Les aventures en BD du cimmérien Conan ont été un événement phare de l’histoire de Marvel, et pourtant elles ont failli ne pas voir le jour. Réclamées par le scénariste Roy Thomas, Stan Lee, alors grand manitou de Marvel était sceptique sur le potentiel du barbare face à ses super-héros en collants qui se vendaient par milliers.


Mais quand en 1970 le premier numéro de Conan the Barbarian sort, écrit par Roy Thomas et dessiné par le jeune Barry Smith, ce n’est que le début d’une longue histoire d’amour entre les comics et Conan. Plus de 600 numéros paraîtront chez Marvel entre 1970 et 1999, répartis entre différentes séries et mini-séries. Les deux films des années 1980 leur doivent beaucoup, et les remercient d’ailleurs dans les génériques.

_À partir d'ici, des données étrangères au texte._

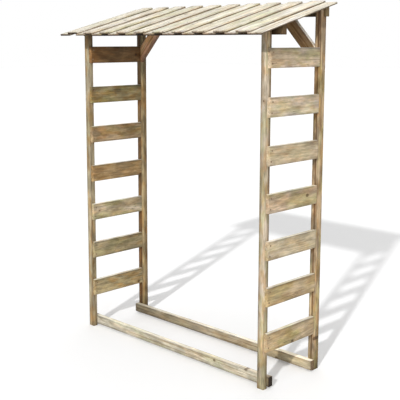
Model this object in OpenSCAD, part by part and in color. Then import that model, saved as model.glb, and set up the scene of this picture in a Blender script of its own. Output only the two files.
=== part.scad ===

En France, les meilleurs épisodes seront publiés et réedités par la plupart des éditeurs de comics au fil des années : Lug, Artima, Mon Journal, Semic, Les Humanoides associés, Marvel France, Panini, Soleil, etc. Tous ont voulu leur part du Conan.


Il est donc assez difficile de manquer ces épisodes de chez Marvel. Pour L’Étoile de Khorala, il s’agit d’une publication en grand format de l’épisode 44 de Savage Sword of Conan paru en 1979, qui adapte une nouvelle de 1978 écrite par Björn Nyberg et L. Sprague de Camp qui avaient repris le personnage.


L’habitué de ce Conan par Roy Thomas qui a défini ses codes en bandes dessinées ne sera pas dépaysé, le barbare est ce guerrier hors du commun, fier mais pas inconscient, qui roule sa bosse de villes en villes, prêt à louer son épée ou épauler qui se montrera digne de sa confiance. L’homme est un bon vivant, un régulier des tavernes mais aussi sensible aux jolies femmes.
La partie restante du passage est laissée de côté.